What to watch: field data, permitting milestones, and grade continuity

For the MB672, the first meaningful data points will be availability percentages over several months, bolting cycle times in mixed ground, and any reduction in recordable incidents tied to ergonomics and automation. Expect early adopters to publish internal targets; deviations will move procurement sentiment. In the junior space, tangible catalysts are near-term. Exploits Discovery’s initial work programs at Hawkins will reveal whether historical structures are continuous and open at depth. Canagold’s feasibility details—capital intensity, operating cost per ounce, metallurgy, and logistics in a remote setting—will determine financeability even with community support in place. Luca Mining’s next rounds must test along strike and down-dip to convert encouraging widths and grades into mineable inventory. First Mining’s agreement quality will show in permitting sequence progress and clarity on environmental baseline data. Super Copper’s Atacama entry needs a clear thesis: porphyry, IOCG, or manto; the model dictates the survey and drill design.
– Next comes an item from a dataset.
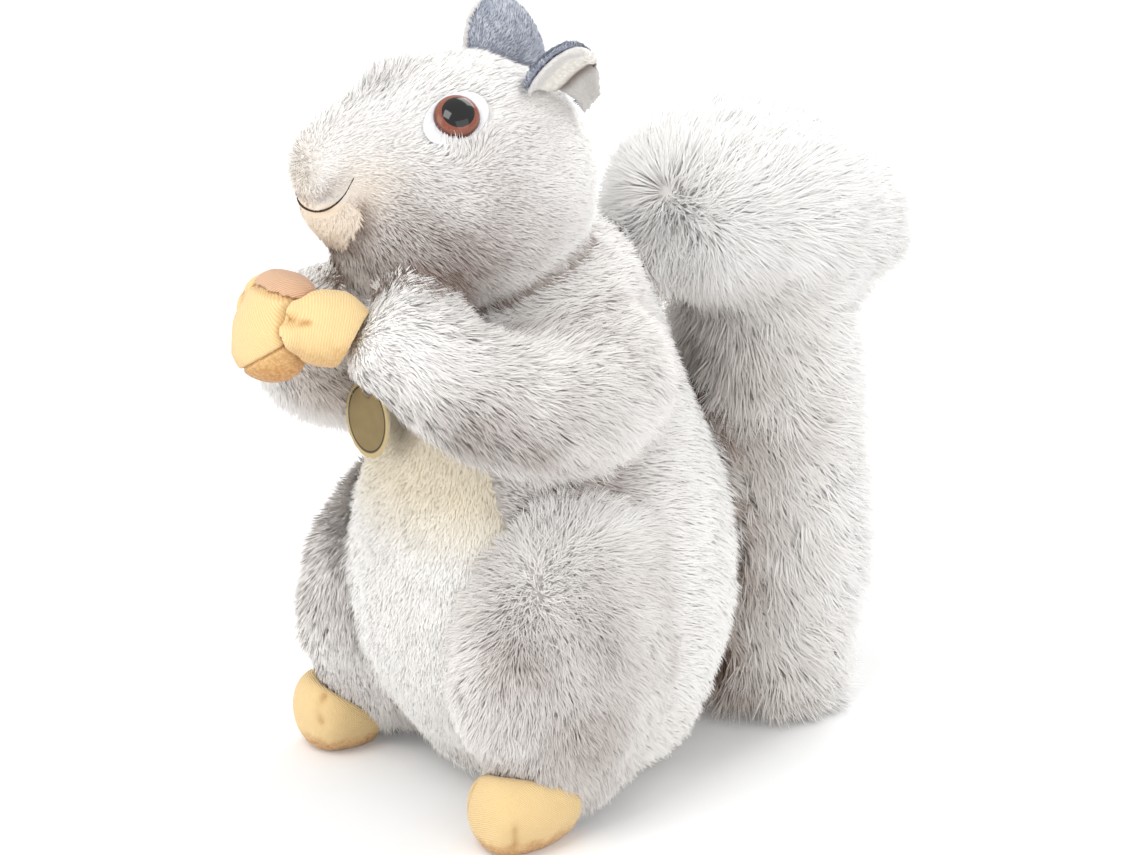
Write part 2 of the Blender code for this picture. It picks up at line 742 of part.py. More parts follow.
def cream_plush():
    return make_material("cream_plush", (0.87, 0.81, 0.68), 0.95)


def slate_plush():
    return make_material("slate_plush", (0.36, 0.38, 0.44), 0.95)


def pale_velboa():
    return make_material("pale_velboa", (0.66, 0.64, 0.63), 0.95)


def yellow_velour():
    return make_material("yellow_velour", (0.85, 0.58, 0.20), 0.9)


def tan_velour():
    return make_material("tan_velour", (0.60, 0.34, 0.17), 0.9)


def white_felt():
    return make_material("white_felt", (0.86, 0.86, 0.88), 0.95)


def eye_plastic():
    return make_material("eye_plastic", (0.16, 0.04, 0.02), 0.08)


def white_nylon():
    return make_material("white_nylon", (0.80, 0.80, 0.78), 0.4)


def dark_thread():
    return make_material("dark_thread", (0.03, 0.02, 0.02), 0.8)


def gold_card():
    return make_material("gold_card", (0.45, 0.33, 0.13), 0.45)


def add_body_rooms():
    # What the neighbours of the main pieces are cut back by
    add_cutter("head_room", head_form().mesh(*HEAD_FACETS, SEAM_GAP))
    add_cutter("torso_room", torso_form().mesh(*TORSO_FACETS, SEAM_GAP))
    add_cutter("torso_skin", torso_form().mesh(*TORSO_FACETS))
    add_cutter("chin_room", chin_form().mesh(*CHIN_FACETS, SEAM_GAP))
    add_cutter("mouth_room", mouth_form(MOUTH_RADIUS + SEAM_GAP).mesh(*MOUTH_FACETS))
    add_cutter("panel_room", panel_mesh(-PANEL_THICKNESS - SEAM_GAP, CUT_PAST, SEAM_GAP))
    add_cutter("acorn_room", acorn_form().mesh(*ACORN_FACETS, SEAM_GAP))
    add_cutter("cap_room", cap_form().mesh(*CAP_FACETS, SEAM_GAP))
    add_cutter("loop_room", moved(loop_mesh(LOOP_WIRE + SEAM_GAP), tag_matrix()))
    add_cutter("puff", puff_form().mesh(*PUFF_FACETS))
    tag = prism(TAG_HALF_WIDTH + SEAM_GAP, TAG_HALF_HEIGHT + SEAM_GAP, -SEAM_GAP,
                TAG_THICKNESS + SEAM_GAP)
    add_cutter("tag_room", moved(tag, tag_matrix()))


def add_side_rooms(side, word):
    add_cutter("arm_room_" + word, arm_form(side).mesh(*ARM_FACETS, SEAM_GAP))
    add_cutter("leg_room_" + word, leg_form(side).mesh(*LEG_FACETS, SEAM_GAP))
    matrix = eye_matrix(side)
    socket = felt_mesh(SEAM_GAP, 0, SOCKET_DEPTH + CUT_PAST)
    stem = prism(STEM_RADIUS + SEAM_GAP, STEM_RADIUS + SEAM_GAP, -STEM_LENGTH, SOCKET_DEPTH)
    washer = prism(WASHER_RADIUS + SEAM_GAP, WASHER_RADIUS + SEAM_GAP,
                   -WASHER_DEPTH - SEAM_GAP, -WASHER_DEPTH + WASHER_THICKNESS + SEAM_GAP)
    add_cutter("socket_" + word, moved(socket, matrix))
    add_cutter("stem_room_" + word, moved(stem, matrix))
    add_cutter("washer_room_" + word, moved(washer, matrix))


def build_torso():
    bm = torso_form().mesh(*TORSO_FACETS)
    cut_flat(bm, 0)
    torso = add_object("torso", bm, frosted_plush())
    cut(torso, "panel_room", "head_room", "tag_room", "loop_room")
    panel = add_object("belly_panel", panel_mesh(-PANEL_THICKNESS, CUT_PAST, 0), cream_plush())
    combine(panel, "torso_skin", "INTERSECT")
    cut(panel, "head_room", "tag_room", "loop_room")


def build_head():
    head = add_object("head", head_form().mesh(*HEAD_FACETS), frosted_plush())
    cut(head, "chin_room", "mouth_room", "loop_room")
    for _, word in SIDES:
        cut(head, "socket_" + word, "stem_room_" + word, "washer_room_" + word)
    chin = add_object("chin_panel", chin_form().mesh(*CHIN_FACETS), cream_plush())
    cut(chin, "mouth_room")
    add_object("mouth_stitch", mouth_form(MOUTH_RADIUS).mesh(*MOUTH_FACETS), dark_thread())


def build_eye(side, word):
    matrix = eye_matrix(side)
    felt = felt_mesh(0, SEAM_GAP, SEAM_GAP + FELT_THICKNESS)
    cut(add_object("eye_felt_" + word, moved(felt, matrix), white_felt()), "stem_room_" + word)
    add_object("eye_" + word, moved(eye_mesh(), matrix), eye_plastic())
    add_object("eye_washer_" + word, moved(washer_mesh(), matrix), white_nylon())


def build_ear(side, word):
    matrix = ear_matrix(side)
    back = add_object("ear_back_" + word, moved(ear_mesh(-EAR_SHEET, 0), matrix), slate_plush())
    lining = add_object("ear_lining_" + word,
                        moved(ear_mesh(SEAM_GAP, SEAM_GAP + EAR_SHEET), matrix), pale_velboa())
    for piece in (back, lining):
        cut(piece, "head_room")


def build_arm(side, word):
    arm = add_object("arm_" + word, arm_form(side).mesh(*ARM_FACETS), frosted_plush())
    cut(arm, "torso_room", "head_room", "chin_room", "tag_room", "loop_room")
    hand = add_object("hand_" + word, hand_form(side).mesh(*HAND_FACETS), yellow_velour())
    cut(hand, "arm_room_" + word, "acorn_room", "cap_room")


def build_leg(side, word):
    bm = leg_form(side).mesh(*LEG_FACETS)
    cut_flat(bm, 0)
    cut(add_object("leg_" + word, bm, frosted_plush()), "torso_room")
    bm = foot_form(side).mesh(*FOOT_FACETS)
    cut_flat(bm, 0)
    cut(add_object("foot_" + word, bm, yellow_velour()), "leg_room_" + word, "torso_room")


def build_acorn():
    add_object("acorn_nut", acorn_form().mesh(*ACORN_FACETS), yellow_velour())
    cut(add_object("acorn_cap", cap_form().mesh(*CAP_FACETS), tan_velour()), "acorn_room")


def build_tail():
    bm = tail_form().mesh(*TAIL_FACETS)
    cut_flat(bm, 0)
    tail = add_object("tail", bm, frosted_plush())
    combine(tail, "puff", "UNION")
    cut(tail, "torso_room", "head_room")


def build_tag():
    matrix = tag_matrix()
    hole = prism(TAG_HOLE_RADIUS, TAG_HOLE_RADIUS, -CUT_PAST, CUT_PAST, HOLE_SIDES)
    bmesh.ops.translate(hole, verts=hole.verts, vec=(0, TAG_HALF_HEIGHT - TAG_HOLE_INSET, 0))
    add_cutter("tag_hole", moved(hole, matrix))
    card = prism(TAG_HALF_WIDTH, TAG_HALF_HEIGHT, 0, TAG_THICKNESS)
    cut(add_object("neck_tag", moved(card, matrix), gold_card()), "tag_hole")
    add_object("tag_fastener", moved(loop_mesh(LOOP_WIRE), matrix), white_nylon())


def build_squirrel():
    add_body_rooms()
    for side, word in SIDES:
        add_side_rooms(side, word)
    build_torso()
    build_head()
    build_acorn()
    build_tail()
    build_tag()
    for side, word in SIDES:
        build_eye(side, word)
        build_ear(side, word)
        build_arm(side, word)
        build_leg(side, word)


def main():
    clear_scene()
    build_squirrel()


if __name__ == "__main__":
    main()
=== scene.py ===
# A sitting plush squirrel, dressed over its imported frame: long and short pile made of real
# strands, ribbed velour paws, a velour acorn, moulded eyes on felt and a card tag on its ring.
# Metres, +Z up, the squirrel looks along -Y. Places and sizes in the tables are millimetres.
import math
import bpy
import numpy as np
from mathutils import Matrix, Vector
from mathutils.bvhtree import BVHTree


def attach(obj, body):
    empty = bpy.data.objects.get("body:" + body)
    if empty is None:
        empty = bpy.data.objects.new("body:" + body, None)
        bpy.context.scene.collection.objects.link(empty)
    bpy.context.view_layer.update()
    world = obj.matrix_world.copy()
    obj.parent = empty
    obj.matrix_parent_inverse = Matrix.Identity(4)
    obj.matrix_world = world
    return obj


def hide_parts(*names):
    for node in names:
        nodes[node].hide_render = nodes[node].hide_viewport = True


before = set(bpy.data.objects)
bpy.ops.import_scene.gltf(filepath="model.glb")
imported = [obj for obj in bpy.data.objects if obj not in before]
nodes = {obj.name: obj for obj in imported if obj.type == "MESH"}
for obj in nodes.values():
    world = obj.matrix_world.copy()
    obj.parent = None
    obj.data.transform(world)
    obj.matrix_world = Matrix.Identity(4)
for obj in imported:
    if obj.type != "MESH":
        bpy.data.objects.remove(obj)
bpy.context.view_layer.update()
mm = 0.001
dice = np.random.default_rng(52)
sides = {"left": 1, "right": -1}
print("frame loaded with", len(nodes), "nodes")


def linked(name, data):
    made = bpy.data.objects.new(name, data)
    bpy.context.scene.collection.objects.link(made)
    return made


# Camera and light

cameraLook = {"azimuth": 52, "elevation": 24, "distance": 2.0, "target": (0, -0.02, 0.12),
              "focalPixels": 6520, "targetPixel": (505, 415), "picture": (1140, 855)}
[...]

Risk checks and positioning

The common thread is execution risk versus pathway to de-risking. For equipment, unproven claims, parts bottlenecks, and site-specific geology can erase expected productivity gains. For juniors, the usual stack applies: permitting drift, funding gaps, metallurgical surprises, and community relations. The positive signals this week—OEM focus on the development bottleneck, juniors advancing ownership, feasibility, community agreements, and credible drill hits—justify keeping selective exposure. The filter is discipline. Favor operators that tie technology adoption to measured field trials and juniors that convert announcements into concrete milestones on time.